Return the lines below that carry the word "with".

Begin Information supplied

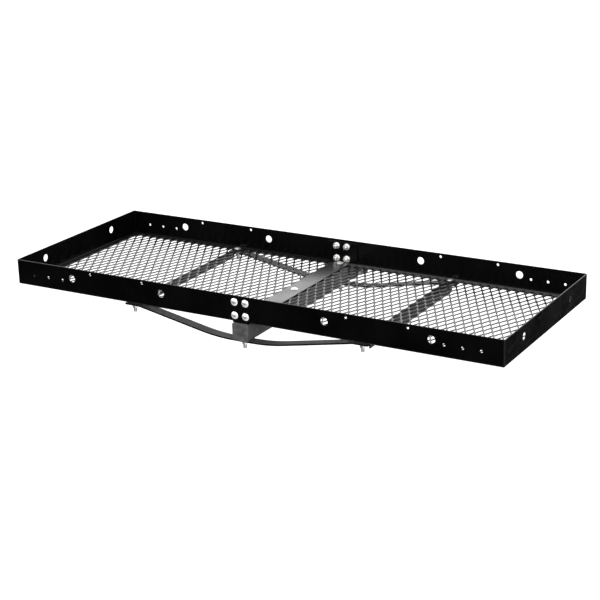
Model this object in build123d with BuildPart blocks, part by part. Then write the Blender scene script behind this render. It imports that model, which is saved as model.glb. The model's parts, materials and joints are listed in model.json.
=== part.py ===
from build123d import *
import math
import os

# Hitch-mounted cargo carrier: two half trays with expanded-metal floors, bolted together over a
# square main tube, which folds up on a pivot in front of a 2 in shank.
# Origin: centre of the hitch pin hole, on the shank's centreline. +X runs along the tray,
# +Y points to the vehicle and +Z is up. All sizes are in millimetres.

# ---- driving dimensions ----------------------------------------------------------------------

TRAY_LENGTH = 1524.0
TRAY_WIDTH = 584.0
RAIL_HEIGHT = 74.0
SHEET = 3.0
FLANGE = 25.4
BEND_R = 5.0                  # outer radius of the bend between a rail's wall and its flange
RAIL_CORNER_R = 5.0
EDGE_R = 0.9                  # rounding that the coat leaves on sheared edges
SEAM_GAP = 0.5

MAIN_TUBE = 50.0
MAIN_TUBE_WALL = 4.0
TUBE_CORNER_R = 6.0
TUBE_FRONT_REACH = 293.0      # from the tray's centre to the tube's outer end
CAP_FACE = 3.0
CAP_PLUG_DEPTH = 11.0

SHANK = 50.8
SHANK_WALL = 6.0
SHANK_TAIL = 51.0             # from the hitch pin hole to the shank's vehicle end
HITCH_PIN_R = 8.15

PIVOT_TO_PIN = 124.0          # from the hitch pin hole back to the fold pivot
RAIL_TO_PIVOT = 36.0          # from the rear rail's outer face to the fold pivot
TUBE_END = 32.0               # how far the main tube runs past its pivot
STOP_GAP = 0.5                # between the tube's end and the shank's end when the tray is down
PLATE = 6.0
PLATE_REACH = 64.0            # from the pivot to the plates' vehicle end
PLATE_HEIGHT = 48.0
PIVOT_BOSS_R = 17.0
LOCK_BOSS_R = 11.0
LOCK_OFFSET = 14.5            # lock hole from the pivot, along Y and along Z

STRIP_WIDTH = 56.0
STRIP_LENGTH = 574.0
BAR_WIDTH = 25.4
BAR_LENGTH = 580.0

BRACE = 25.4
BRACE_T = 3.2
BRACE_OUTER_X = 373.0
BRACE_LENGTH = 580.0
BRACE_LEG_LENGTH = 512.0
BRACE_HOLE_R = 3.5
BRACE_HOLE_INSET = 9.0

STRAP_WIDTH = 32.0
STRAP_T = 4.8
STRAP_END_X = 383.0
STRAP_TAB_X = 338.0
STRAP_FLAT_X = 80.0
STRAP_TAB_R = 40.0
STRAP_MIDDLE_R = 540.0

MESH_LONG_WAY = 50.0
MESH_SHORT_WAY = 26.5
MESH_STRAND = 3.4

SPLICE_LENGTH = 102.0
SPLICE_HEIGHT = 60.0
SPLICE_T = 4.8
SPLICE_BASE = 7.5             # above the rail's underside, clear of the centre strip
SPLICE_BOLT_X = 17.0
SPLICE_BOLT_HEIGHTS = (17.5, 55.5)

BOLT_R = 4.75                 # 3/8 in
HEAD_R = 10.6
HEAD_HEIGHT = 5.0
HEAD_RIM = 1.0                # upright edge under the head's dome
NECK = 9.5
NECK_DEPTH = 3.0
SQUARE_HOLE = 10.0
BOLT_HOLE_R = 5.2
NUT_FLATS = 14.3
NUT_HEIGHT = 8.3
WASHER_R = 10.3
WASHER_T = 1.65
THREAD_OUT = 5.0              # thread left standing past each splice nut
FLOOR_THREAD_OUT = 12.5       # and past each nut under the tray
EDGE_CHAMFER = 1.0            # on bolt ends, pins and bushes

STRAP_BOLT_X = 360.0
STRAP_BOLT_Y = 273.0

PIVOT_BOLT_R = 6.35           # 1/2 in
PIVOT_CLEARANCE = 0.07
BUSH_R = 9.5
PIVOT_FLATS = 19.05
PIVOT_HEAD = 8.0
PIVOT_NUT = 11.0
PIVOT_WASHER_R = 11.2
PIVOT_WASHER_T = 2.5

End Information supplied

§ **Finished exercise**:
Model this object in build123d with BuildPart blocks, part by part. Then write the Blender scene script behind this render. It imports that model, which is saved as model.glb. The model's parts, materials and joints are listed in model.json.
# Hitch-mounted cargo carrier: two half trays with expanded-metal floors, bolted together over a